Because the purpose of the book is to get a point across, the characters aren't very vivid or three-dimensional. Adam is pleasant but bland, more of a passive observer than an active participant in the things that go on around him. The women who guide him tend to be preachy; they do a lot of the explaining in the book and are not meant to be realistic individuals.

I like Eldred's art here a whole lot better than the pseudo-Japanese stuff he did for Project A-ko. It's simple but cinematic and vividly colored, and it complements the story nicely without either overpowering it or vanishing under the words. And some of the panels are very nice indeed, like the reverse nuclear explosion, or the ones with the sneaky reverse-creation touches (e.g., an In box is filled with typed sheets, while the Out box is filled with blank paper).

I normally dislike philosophical stories, so it's a measure of The Man Who Grew Young's quality that I enjoyed it thoroughly and finished it with great admiration for Quinn's vision.
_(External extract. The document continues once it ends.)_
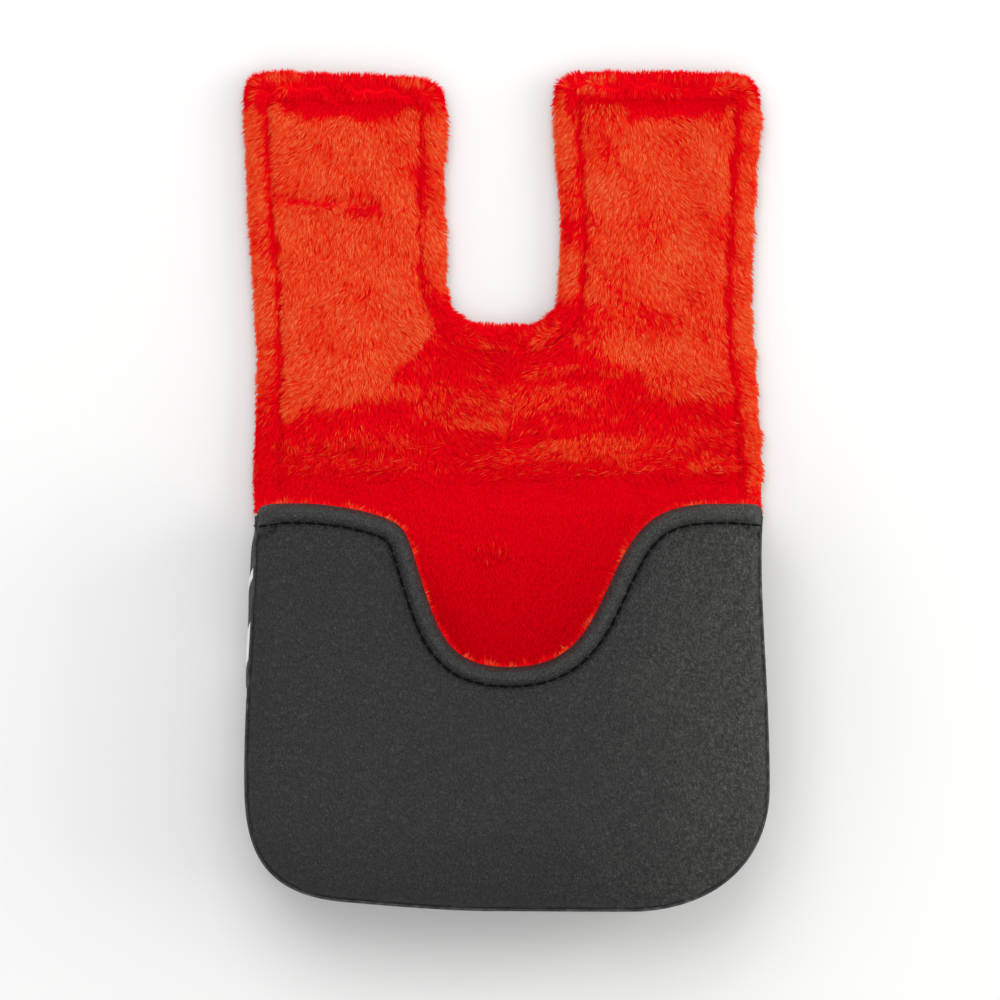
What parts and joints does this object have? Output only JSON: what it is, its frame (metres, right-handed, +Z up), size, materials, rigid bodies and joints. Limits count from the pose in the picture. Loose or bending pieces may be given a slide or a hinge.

Highly recommended for adult readers and collections, and for teens who have a taste for literary graphic novels or intelligent fantasy/SF. (Are there such animals? I surely hope so.) Though there's nothing objectionable in the book, kids would likely find it dull. This is another book you can trot out to disprove the claim that comics are solely a kids' medium, or that sequential art can't accommodate a deep story.